If you're an experienced for loop user, switching to functionals is typically a pattern matching exercise. You look at the for loop and find a functional that matches the basic form. If one doesn't exist, don't try and torture an existing functional to fit the form you need. Instead, just leave it as a for loop! (Or once you've repeated the same loop two or more times, maybe think about writing your own functional).
### Outline {-}
* Section \@ref(map) introduces your first functional: `purrr::map()`.
* Section \@ref(purrr-style) demonstrates how you can combine multiple simple
functionals to solve a more complex problem and discusses how purrr style
differs from other approaches.
* Section \@ref(map-variants) teaches you about 18 (!!) important variants of
`purrr::map()`. Fortunately, their orthogonal design makes them easy to
learn, remember, and master.
* Section \@ref(reduce) introduces a new style of functional: `purrr::reduce()`.

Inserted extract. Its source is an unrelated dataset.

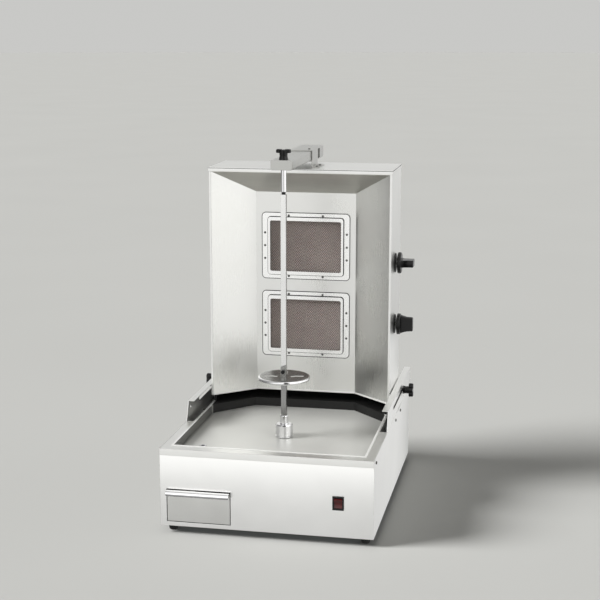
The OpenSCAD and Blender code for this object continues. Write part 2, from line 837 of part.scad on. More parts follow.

`reduce()` systematically reduces a vector to a single result by applying
a function that takes two inputs.
* Section \@ref(predicate-functionals) teaches you about predicates: functions
that return a single `TRUE` or `FALSE`, and the family of functionals
that use them to solve common problems.
* Section \@ref(base-functionals) reviews some functionals in base R that
are not members of the map, reduce, or predicate families.
### Prerequisites {-}
This chapter will focus on functionals provided by the [purrr package](https://purrr.tidyverse.org) [@purrr]. These functions have a consistent interface that makes it easier to understand the key ideas than their base equivalents, which have grown organically over many years. I'll compare and contrast base R functions as we go, and then wrap up the chapter with a discussion of base functionals that don't have purrr equivalents.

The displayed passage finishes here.